An optimized group, that cares about going first, may entirely outstrip monsters using abilities like Decisive Timing, the Noble theme, the w(oo/il?)d elf initiative racial that gives +2 to anyone who has a lower initiative than you, etc to make sure even that one PC who doesn't have a good initiative catches up to the pack.

There can be exceptions, of course, but at the many tables I look to for playtest results, or get play results from conventions, it's a general rule that monsters go after PCs unless some step is taken to give them a chance to act. Hence a lot of my adventures have methods of letting the monsters act and a typical modifier for more optimized groups is to give +5 to initiative to monsters, and many "boss" monsters will go multiple times a round, such as on 50, 40, and 30.
 

Ferghis

First Post
No one particularly likes that all of the math fixes for the system lies in feats, but that doesn't change the fact that they're easily available. You also get +1 to all stats at 11 and 21, which gives you +1 to init whether you like it or not. (my +6 vs your +7)
You're correct, my mistake. I hate it. :D

An optimized group, that cares about going first, may entirely outstrip monsters using abilities like Decisive Timing, the Noble theme, the w(oo/il?)d elf initiative racial that gives +2 to anyone who has a lower initiative than you, etc to make sure even that one PC who doesn't have a good initiative catches up to the pack.
Optimized groups can overcome just about anything, particularly if they're optimizing for that very thing. But the perspective that I try to work under is for the non-optimized players. I don't want them forced to take math-fixers just to maintain the status quo. I don't want to necessarily work with warlords. I want them to be able to select any valid choice, and none of them to be a mistake.
 

keterys

First Post
One benefit of cutting the stat inflation off, is that you could also pick off some of the boring math feats at the same time.

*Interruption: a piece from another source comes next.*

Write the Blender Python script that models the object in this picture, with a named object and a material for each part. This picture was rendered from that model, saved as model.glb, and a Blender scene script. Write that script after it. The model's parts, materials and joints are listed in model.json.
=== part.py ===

Take (improved / superior / focus) (initiative, expertise, defenses, damage) out in back and shoot them, replace with something new and shiny.

Or possibly even just give folks +level instead of +1/2 level and drop enhancement bonuses too. Now you're cooking with new crazy possibilities.
 

Ferghis

First Post
One benefit of cutting the stat inflation off, is that you could also pick off some of the boring math feats at the same time.

Take (improved / superior / focus) (initiative, expertise, defenses, damage) out in back and shoot them, replace with something new and shiny.

Or possibly even just give folks +level instead of +1/2 level and drop enhancement bonuses too. Now you're cooking with new crazy possibilities.

This would all be welcome.
 

CM

Adventurer
Hi, CM!

The suggestion that Ferghis mentioned is written right into my Complete 4th Edition compilation-clone as "RAW," but it can just as easily be applied to 4e games. The rule is just as Ferghis describes -- anytime a PC would get +1 to two abilities, he instead gets +1 to all abilities. Indeed, it began as a house rule in my own 4e group!

Thanks, I will check it out.

Do you find this removes the need for Fort/Ref/Will-boosting feats?
 

C4

Explorer
Thanks, I will check it out.

Do you find this removes the need for Fort/Ref/Will-boosting feats?
It absolutely does, and in fact my group has banned these feats.

I should mention that we've also banned the Expertise feats, and instead give PCs a +1 'expert bonus' per tier to attacks and defenses.
 


C4

Explorer
Is there a way to get the riders that go along with the expertise feats?
Sure, players can spend feat slots to get the riders themselves.

I guess it would have been more accurate to say that my group has banned the bonus part of the feat taxes.